» **Objective**:
Starting at the line that has "0.45, 6), STEEL)" and stopping after the line that has "points = [vertex.co", reproduce the listing below exactly; omit everything else.

━━━━━━━━━━━━━━━━━━━━

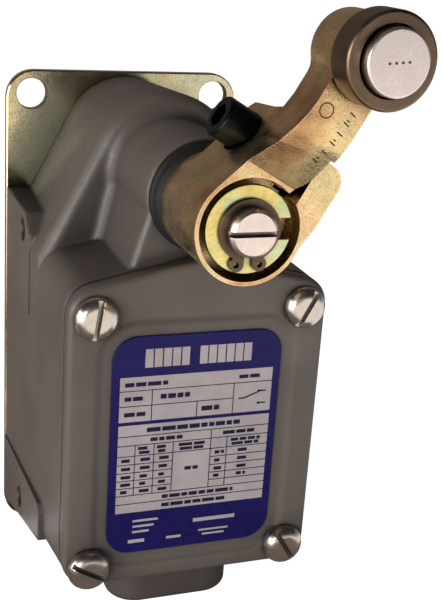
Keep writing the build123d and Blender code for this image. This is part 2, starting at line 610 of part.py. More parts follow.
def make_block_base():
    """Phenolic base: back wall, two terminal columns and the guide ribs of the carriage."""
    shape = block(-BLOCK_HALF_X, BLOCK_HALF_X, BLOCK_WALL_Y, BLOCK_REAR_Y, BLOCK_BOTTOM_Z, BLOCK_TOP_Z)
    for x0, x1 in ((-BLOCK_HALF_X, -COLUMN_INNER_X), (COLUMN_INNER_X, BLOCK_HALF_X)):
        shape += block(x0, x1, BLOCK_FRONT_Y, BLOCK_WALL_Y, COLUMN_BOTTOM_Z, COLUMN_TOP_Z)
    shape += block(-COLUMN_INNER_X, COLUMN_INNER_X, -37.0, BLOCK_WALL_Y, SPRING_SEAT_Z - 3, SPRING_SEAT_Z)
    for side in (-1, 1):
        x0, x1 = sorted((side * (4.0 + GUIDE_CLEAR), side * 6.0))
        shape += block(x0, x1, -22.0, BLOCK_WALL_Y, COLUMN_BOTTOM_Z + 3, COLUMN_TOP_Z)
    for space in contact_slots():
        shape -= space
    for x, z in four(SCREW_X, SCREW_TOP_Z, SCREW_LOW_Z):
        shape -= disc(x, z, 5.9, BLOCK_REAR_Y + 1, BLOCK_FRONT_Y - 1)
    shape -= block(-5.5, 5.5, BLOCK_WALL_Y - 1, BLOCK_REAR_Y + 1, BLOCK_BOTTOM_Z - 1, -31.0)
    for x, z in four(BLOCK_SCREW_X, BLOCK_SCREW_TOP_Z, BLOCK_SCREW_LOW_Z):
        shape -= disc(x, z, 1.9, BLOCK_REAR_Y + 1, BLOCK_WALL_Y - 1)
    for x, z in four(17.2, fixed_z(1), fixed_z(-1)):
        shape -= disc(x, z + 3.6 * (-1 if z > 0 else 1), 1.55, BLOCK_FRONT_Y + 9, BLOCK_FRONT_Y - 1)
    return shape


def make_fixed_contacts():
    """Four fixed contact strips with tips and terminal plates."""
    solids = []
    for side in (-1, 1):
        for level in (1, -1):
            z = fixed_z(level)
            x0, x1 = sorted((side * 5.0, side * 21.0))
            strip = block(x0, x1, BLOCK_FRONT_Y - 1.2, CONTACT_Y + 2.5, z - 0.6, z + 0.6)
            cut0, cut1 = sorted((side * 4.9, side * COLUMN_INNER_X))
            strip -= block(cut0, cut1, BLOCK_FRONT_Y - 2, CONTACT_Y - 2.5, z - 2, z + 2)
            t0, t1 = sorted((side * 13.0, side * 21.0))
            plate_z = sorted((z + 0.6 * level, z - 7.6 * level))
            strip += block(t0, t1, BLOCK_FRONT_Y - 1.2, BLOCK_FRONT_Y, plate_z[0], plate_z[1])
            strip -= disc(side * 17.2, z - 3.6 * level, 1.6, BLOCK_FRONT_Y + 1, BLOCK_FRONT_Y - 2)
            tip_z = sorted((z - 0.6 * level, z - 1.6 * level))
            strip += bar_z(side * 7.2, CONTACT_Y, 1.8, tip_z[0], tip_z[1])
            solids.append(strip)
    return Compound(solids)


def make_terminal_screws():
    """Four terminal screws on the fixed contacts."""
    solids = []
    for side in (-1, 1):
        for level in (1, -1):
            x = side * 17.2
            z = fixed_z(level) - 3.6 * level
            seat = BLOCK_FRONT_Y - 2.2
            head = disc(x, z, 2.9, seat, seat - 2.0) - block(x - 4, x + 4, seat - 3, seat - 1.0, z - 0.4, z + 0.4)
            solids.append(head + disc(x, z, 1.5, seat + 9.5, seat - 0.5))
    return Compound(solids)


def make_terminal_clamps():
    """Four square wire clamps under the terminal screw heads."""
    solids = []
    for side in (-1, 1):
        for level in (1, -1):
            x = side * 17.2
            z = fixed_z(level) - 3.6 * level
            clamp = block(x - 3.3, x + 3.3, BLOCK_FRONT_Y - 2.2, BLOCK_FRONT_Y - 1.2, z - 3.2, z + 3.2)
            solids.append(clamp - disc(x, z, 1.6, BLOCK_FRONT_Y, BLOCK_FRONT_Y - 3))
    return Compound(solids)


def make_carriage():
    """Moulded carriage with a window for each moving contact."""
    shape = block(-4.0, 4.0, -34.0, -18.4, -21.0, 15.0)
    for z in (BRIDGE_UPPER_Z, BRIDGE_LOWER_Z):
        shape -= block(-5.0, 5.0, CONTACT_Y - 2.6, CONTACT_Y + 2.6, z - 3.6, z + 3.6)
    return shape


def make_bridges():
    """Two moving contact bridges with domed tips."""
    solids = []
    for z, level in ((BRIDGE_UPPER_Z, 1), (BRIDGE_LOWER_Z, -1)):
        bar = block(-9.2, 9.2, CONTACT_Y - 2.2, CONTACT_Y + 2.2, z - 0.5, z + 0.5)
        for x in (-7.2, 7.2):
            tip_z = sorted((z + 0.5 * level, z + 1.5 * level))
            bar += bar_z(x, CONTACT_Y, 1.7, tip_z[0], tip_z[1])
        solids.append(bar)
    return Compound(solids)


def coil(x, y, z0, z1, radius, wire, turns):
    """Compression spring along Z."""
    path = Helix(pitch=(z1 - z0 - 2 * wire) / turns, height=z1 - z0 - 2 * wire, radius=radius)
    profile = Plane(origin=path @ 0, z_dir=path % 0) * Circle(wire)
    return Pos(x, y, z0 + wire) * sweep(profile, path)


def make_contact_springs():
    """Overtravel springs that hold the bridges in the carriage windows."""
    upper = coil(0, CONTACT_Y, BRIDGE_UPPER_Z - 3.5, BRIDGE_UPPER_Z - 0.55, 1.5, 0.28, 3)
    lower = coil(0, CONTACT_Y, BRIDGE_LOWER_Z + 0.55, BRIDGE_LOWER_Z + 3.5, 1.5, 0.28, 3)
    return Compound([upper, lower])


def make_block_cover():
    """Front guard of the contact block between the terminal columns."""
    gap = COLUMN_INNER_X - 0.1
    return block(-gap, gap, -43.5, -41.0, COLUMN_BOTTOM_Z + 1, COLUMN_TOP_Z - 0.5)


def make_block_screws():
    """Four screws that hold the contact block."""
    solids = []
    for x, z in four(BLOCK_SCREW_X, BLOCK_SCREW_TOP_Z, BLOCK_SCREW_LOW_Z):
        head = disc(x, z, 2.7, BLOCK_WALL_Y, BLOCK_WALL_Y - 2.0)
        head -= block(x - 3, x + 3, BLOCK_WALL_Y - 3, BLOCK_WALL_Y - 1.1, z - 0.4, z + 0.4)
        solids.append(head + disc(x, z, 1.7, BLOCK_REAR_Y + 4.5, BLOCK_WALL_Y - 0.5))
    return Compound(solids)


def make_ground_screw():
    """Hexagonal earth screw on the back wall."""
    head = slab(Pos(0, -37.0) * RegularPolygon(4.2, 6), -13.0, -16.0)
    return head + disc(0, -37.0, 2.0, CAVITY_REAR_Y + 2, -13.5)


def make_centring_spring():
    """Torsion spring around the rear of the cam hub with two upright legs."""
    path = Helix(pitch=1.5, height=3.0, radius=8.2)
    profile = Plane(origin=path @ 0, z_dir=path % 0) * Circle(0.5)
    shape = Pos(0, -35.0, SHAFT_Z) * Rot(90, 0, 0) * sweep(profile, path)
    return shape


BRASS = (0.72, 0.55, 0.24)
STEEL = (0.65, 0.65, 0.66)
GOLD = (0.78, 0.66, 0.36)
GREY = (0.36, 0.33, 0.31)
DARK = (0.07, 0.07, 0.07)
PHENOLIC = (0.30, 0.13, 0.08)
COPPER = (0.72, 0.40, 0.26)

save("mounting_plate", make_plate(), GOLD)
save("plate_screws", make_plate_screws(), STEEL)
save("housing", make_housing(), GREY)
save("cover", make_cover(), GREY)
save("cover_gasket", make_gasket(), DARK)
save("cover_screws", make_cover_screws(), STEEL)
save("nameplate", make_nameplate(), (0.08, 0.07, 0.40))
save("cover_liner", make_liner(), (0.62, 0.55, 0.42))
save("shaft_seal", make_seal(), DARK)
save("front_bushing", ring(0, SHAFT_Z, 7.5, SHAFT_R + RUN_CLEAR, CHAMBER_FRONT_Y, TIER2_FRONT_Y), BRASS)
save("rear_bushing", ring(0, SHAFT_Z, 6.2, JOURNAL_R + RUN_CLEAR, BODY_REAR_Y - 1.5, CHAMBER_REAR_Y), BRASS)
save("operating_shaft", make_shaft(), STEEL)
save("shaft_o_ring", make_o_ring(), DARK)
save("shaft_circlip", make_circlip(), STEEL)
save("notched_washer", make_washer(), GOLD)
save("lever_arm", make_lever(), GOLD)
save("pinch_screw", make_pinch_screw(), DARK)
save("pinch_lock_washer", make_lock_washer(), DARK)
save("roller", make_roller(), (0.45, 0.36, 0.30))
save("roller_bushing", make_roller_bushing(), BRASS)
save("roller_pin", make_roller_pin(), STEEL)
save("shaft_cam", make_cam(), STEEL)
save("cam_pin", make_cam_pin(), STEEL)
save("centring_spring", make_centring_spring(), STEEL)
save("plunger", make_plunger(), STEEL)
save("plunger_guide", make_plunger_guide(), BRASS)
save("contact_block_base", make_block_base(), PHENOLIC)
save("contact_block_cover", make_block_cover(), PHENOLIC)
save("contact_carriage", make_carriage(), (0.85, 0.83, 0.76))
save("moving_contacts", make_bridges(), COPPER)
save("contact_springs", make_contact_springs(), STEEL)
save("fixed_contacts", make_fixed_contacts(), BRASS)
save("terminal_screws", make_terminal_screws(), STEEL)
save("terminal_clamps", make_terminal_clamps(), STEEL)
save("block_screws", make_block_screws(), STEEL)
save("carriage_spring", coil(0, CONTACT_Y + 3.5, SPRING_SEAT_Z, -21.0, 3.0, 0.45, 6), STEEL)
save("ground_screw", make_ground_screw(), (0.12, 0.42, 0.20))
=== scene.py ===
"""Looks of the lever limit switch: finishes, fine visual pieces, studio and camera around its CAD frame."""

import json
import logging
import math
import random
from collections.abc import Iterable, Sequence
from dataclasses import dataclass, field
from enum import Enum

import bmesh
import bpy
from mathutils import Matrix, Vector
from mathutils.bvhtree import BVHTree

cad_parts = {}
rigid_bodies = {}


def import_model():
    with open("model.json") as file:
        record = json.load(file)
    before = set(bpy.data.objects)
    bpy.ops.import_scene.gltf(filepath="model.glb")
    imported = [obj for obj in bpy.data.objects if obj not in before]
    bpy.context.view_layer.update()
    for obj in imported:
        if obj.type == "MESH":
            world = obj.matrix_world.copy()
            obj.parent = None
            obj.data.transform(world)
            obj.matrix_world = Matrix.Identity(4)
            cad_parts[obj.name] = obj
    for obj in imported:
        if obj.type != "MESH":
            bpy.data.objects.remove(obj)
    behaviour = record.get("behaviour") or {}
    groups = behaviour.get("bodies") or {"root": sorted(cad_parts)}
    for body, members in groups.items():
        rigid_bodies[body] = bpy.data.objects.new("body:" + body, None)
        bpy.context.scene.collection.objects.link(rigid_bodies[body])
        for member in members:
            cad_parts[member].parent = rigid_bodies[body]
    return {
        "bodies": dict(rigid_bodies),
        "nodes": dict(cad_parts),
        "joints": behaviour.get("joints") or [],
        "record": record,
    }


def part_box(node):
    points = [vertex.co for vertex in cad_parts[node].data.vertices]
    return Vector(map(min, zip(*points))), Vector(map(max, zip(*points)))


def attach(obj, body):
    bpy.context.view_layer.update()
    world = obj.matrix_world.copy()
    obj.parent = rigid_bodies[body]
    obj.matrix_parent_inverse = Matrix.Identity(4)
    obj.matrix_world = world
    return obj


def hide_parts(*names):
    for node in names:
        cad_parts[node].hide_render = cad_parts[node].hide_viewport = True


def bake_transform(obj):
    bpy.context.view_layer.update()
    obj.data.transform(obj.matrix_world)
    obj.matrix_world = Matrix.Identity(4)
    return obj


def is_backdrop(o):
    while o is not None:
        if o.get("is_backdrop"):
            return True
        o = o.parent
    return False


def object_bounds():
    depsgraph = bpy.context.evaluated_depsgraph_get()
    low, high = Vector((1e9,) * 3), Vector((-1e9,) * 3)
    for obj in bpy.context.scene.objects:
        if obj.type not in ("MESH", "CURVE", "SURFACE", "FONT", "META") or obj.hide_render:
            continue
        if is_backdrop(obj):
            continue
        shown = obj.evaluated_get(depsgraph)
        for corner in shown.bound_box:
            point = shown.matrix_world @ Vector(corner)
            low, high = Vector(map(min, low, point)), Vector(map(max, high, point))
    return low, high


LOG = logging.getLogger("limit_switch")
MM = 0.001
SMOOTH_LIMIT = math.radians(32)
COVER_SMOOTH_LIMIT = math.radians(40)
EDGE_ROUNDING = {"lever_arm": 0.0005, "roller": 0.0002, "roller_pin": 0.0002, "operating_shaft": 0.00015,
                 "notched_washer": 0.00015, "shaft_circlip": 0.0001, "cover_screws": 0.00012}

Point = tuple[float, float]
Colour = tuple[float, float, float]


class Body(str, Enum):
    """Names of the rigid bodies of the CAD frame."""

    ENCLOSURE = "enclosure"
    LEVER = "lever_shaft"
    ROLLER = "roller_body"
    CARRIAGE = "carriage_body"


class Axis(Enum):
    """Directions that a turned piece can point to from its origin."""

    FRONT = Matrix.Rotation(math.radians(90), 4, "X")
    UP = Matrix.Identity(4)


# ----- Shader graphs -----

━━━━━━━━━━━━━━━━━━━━

» **Result of the exercise**:
save("carriage_spring", coil(0, CONTACT_Y + 3.5, SPRING_SEAT_Z, -21.0, 3.0, 0.45, 6), STEEL)
save("ground_screw", make_ground_screw(), (0.12, 0.42, 0.20))
=== scene.py ===
"""Looks of the lever limit switch: finishes, fine visual pieces, studio and camera around its CAD frame."""

import json
import logging
import math
import random
from collections.abc import Iterable, Sequence
from dataclasses import dataclass, field
from enum import Enum

import bmesh
import bpy
from mathutils import Matrix, Vector
from mathutils.bvhtree import BVHTree

cad_parts = {}
rigid_bodies = {}


def import_model():
    with open("model.json") as file:
        record = json.load(file)
    before = set(bpy.data.objects)
    bpy.ops.import_scene.gltf(filepath="model.glb")
    imported = [obj for obj in bpy.data.objects if obj not in before]
    bpy.context.view_layer.update()
    for obj in imported:
        if obj.type == "MESH":
            world = obj.matrix_world.copy()
            obj.parent = None
            obj.data.transform(world)
            obj.matrix_world = Matrix.Identity(4)
            cad_parts[obj.name] = obj
    for obj in imported:
        if obj.type != "MESH":
            bpy.data.objects.remove(obj)
    behaviour = record.get("behaviour") or {}
    groups = behaviour.get("bodies") or {"root": sorted(cad_parts)}
    for body, members in groups.items():
        rigid_bodies[body] = bpy.data.objects.new("body:" + body, None)
        bpy.context.scene.collection.objects.link(rigid_bodies[body])
        for member in members:
            cad_parts[member].parent = rigid_bodies[body]
    return {
        "bodies": dict(rigid_bodies),
        "nodes": dict(cad_parts),
        "joints": behaviour.get("joints") or [],
        "record": record,
    }


def part_box(node):
    points = [vertex.co for vertex in cad_parts[node].data.vertices]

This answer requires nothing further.